Charles Samuels, a lawyer with Mintz Levin Cohn Ferris Glovsky & Popeo PC who is counsel to the National Association of Health and Educational Facilities Finance Authorities, was delighted to learn of the expansion of BABs to include charitable organizations.

“It makes sense and ... will assist nonprofit education and health care in a time of great stress,” he said.

However, he noted that the association still strongly supports making permanent an ARRA provision encouraging banks to buy bonds. That measure expanded to $30 million from $10 million the small-issuer limit for bank-deductible bonds through 2010.

Banks can deduct 80% of the cost of buying and carrying the tax-exempt bonds sold by issuers whose annual bond issuance is less than $30 million. In addition, the ARRA extended the application of the $30 million limit to individual borrowers participating in conduit deals.

Samuels said this provision “has been a proven stimulus and jobs promoter all around the country.”

The administration also is sticking to its plan to reinstate the marginal tax rates of the wealthy to 36% and 39.6% beginning in fiscal 2011, a move market participants say could boost demand in munis. The administration would define wealthy as married couples earning over $250,000 and individuals earning $200,000 or more.

The administration also wants to see the “economic substance doctrine,” which has been used in court cases, become statutorily added to the tax code. That doctrine has been applied by courts to disallow tax benefits stemming from transactions that do not meaningfully change a taxpayer’s economic position even if they technically comply with the tax code.

Under the proposal, a 30% penalty would be applied to any tax breaks stemming from a deal lacking economic substance. The penalty would be reduced to 20% if the transactions are adequately disclosed in tax returns or statements attached to returns. That proposal would bring in an estimated $4.24 billion over the next 10 years, according to the budget.
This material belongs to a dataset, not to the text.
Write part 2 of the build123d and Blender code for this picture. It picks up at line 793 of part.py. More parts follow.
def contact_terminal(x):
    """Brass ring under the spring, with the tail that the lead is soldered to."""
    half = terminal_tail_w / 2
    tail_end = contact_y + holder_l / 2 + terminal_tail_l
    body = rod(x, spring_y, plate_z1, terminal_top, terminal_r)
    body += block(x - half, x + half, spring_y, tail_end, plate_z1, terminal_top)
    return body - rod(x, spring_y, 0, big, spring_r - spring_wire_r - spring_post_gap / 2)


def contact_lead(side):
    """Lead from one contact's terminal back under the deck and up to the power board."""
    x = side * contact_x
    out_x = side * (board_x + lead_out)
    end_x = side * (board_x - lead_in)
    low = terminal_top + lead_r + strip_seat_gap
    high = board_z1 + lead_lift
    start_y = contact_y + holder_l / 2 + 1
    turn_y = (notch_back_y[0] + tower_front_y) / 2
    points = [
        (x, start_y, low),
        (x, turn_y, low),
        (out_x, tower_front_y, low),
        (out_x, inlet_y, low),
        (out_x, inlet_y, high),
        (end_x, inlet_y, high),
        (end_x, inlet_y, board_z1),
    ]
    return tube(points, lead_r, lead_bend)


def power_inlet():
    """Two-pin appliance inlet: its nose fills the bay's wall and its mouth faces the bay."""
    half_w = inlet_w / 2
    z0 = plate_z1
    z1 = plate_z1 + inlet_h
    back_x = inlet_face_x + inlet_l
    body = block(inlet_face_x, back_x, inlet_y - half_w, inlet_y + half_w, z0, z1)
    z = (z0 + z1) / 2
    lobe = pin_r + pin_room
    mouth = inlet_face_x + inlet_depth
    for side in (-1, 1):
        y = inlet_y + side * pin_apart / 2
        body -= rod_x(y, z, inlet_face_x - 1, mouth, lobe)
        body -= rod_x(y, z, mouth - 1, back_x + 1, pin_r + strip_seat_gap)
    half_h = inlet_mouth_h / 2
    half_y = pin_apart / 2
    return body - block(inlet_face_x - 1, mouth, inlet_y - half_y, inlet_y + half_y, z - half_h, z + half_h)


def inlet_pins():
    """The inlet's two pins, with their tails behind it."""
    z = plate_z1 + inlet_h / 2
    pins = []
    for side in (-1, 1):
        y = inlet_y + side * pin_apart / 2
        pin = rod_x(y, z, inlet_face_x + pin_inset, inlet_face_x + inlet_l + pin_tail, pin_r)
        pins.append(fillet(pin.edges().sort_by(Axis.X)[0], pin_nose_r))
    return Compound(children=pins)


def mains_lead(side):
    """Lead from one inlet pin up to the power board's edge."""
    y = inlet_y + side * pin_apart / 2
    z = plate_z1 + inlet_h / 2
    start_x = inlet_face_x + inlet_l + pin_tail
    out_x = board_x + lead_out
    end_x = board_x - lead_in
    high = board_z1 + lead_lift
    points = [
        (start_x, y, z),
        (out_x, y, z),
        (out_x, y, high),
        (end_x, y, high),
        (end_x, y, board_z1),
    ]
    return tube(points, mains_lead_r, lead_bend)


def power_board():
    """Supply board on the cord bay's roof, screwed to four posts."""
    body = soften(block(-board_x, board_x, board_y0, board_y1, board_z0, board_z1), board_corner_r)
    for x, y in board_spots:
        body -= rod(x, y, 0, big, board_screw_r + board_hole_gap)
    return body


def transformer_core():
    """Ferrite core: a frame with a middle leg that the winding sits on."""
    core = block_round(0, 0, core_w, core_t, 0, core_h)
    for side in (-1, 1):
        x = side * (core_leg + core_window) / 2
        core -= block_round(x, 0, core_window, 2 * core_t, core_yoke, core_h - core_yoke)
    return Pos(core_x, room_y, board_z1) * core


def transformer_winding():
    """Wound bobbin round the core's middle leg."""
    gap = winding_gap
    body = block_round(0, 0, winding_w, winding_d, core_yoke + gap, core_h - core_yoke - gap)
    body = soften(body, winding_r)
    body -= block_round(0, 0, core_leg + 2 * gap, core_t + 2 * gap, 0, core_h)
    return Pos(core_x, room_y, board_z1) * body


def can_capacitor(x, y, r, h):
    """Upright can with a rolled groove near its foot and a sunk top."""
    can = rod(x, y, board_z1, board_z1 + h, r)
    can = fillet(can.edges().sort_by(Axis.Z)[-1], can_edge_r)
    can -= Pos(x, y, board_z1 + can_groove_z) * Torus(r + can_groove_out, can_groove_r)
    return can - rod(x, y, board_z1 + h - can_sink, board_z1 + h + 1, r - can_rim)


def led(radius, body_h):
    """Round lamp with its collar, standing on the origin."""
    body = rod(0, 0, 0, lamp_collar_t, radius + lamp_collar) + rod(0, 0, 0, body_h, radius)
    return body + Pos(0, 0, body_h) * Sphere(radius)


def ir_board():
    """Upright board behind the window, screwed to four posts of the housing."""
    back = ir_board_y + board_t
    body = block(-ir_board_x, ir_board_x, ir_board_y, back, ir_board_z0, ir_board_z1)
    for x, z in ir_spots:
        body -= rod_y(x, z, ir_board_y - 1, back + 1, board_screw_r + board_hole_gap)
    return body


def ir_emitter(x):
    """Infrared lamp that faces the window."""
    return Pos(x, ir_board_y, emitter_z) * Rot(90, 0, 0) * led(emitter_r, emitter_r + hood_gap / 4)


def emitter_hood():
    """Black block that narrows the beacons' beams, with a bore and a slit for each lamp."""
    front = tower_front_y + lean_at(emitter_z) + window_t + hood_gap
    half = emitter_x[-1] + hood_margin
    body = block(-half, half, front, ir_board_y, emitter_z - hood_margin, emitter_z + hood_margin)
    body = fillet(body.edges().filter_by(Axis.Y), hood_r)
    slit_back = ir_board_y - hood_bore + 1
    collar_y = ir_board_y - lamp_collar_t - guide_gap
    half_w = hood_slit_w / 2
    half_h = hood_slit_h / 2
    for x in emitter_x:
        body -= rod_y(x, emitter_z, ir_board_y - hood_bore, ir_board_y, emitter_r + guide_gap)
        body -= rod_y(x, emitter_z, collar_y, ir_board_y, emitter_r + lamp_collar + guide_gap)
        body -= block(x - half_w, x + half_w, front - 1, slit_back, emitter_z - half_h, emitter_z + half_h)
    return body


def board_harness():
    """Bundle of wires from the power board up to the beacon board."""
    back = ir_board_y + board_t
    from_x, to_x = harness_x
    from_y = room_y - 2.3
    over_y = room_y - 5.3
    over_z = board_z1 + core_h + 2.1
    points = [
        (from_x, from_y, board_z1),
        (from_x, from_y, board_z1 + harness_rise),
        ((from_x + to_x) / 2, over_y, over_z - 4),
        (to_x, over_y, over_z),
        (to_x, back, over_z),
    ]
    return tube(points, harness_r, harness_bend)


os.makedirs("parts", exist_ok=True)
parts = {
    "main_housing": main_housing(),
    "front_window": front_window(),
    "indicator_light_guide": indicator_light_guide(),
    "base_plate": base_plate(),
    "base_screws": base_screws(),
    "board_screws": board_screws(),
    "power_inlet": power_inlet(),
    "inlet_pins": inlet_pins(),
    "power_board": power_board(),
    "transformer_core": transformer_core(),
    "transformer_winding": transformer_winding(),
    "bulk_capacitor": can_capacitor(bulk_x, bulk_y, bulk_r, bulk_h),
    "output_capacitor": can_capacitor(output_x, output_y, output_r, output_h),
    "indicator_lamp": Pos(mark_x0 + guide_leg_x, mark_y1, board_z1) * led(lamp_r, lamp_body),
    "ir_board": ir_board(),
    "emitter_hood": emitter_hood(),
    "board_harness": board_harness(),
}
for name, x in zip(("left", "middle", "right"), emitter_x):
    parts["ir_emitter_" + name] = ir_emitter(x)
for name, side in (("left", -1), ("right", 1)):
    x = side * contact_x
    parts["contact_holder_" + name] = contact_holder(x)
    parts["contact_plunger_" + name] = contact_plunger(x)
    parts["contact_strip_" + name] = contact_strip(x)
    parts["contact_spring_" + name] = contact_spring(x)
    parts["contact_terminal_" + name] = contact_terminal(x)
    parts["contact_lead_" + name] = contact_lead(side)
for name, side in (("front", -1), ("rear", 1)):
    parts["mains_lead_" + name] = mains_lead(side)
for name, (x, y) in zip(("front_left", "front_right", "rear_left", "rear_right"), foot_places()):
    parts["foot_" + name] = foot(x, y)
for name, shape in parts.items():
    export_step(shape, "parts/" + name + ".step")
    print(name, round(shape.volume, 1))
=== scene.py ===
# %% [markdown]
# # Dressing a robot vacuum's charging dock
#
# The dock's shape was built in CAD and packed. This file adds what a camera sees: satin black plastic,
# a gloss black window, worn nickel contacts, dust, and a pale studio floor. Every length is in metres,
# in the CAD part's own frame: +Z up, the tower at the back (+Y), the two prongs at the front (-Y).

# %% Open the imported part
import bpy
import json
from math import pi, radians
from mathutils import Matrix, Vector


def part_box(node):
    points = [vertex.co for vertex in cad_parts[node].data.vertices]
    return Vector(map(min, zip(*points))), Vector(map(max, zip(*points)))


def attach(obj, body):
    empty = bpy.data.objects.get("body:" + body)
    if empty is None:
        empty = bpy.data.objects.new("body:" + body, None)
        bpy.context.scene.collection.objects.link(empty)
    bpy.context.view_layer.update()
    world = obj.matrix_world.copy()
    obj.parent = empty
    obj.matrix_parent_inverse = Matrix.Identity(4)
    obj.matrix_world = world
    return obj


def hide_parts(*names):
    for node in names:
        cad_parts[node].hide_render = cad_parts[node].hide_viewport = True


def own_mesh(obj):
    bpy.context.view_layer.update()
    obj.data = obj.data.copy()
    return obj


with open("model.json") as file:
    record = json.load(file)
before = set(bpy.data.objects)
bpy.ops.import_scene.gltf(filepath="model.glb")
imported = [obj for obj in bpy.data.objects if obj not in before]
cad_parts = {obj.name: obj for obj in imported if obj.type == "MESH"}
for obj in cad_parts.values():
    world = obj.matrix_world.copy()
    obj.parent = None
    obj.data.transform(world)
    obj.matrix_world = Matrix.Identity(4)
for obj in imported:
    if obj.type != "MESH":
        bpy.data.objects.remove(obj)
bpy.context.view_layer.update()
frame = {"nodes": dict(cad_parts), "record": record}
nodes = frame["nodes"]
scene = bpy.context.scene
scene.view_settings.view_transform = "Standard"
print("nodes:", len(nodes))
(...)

The judicial principle recently came into play when the Court of Federal Claims rejected Wells Fargo & Co.’s attempt to claim a $115 million tax deduction stemming from 26 sale-in, lease-out transactions, 17 of which involved public transit agencies. The court determined the SILO deals lacked economic substance.

On the housing front, the Department of Housing and Urban Development’s budget would slightly decrease in fiscal 2011 to $41.590 billion from $43.581 this fiscal year.

The administration also recommends extending a program that permits states to exchange low-income housing tax credits for federal cash grants through 2010. However, states participating in the exchange would be required to spend any cash obtained from the program on construction or rehabilitation projects by the end of 2012.

The budget also would fully fund the community development block grant program, to the tune of $4.83 billion. However, that is a slight decrease from fiscal 2010, when the program received $4.45 billion.

The budget also would restructure the New York Liberty Zone bond program, but those modifications would affect tax credits for construction or transportation expenditures, and not the bonds, a special type of private-activity bond created to help boost economic development in lower Manhattan after the Sept. 11, 2001, terrorist attacks.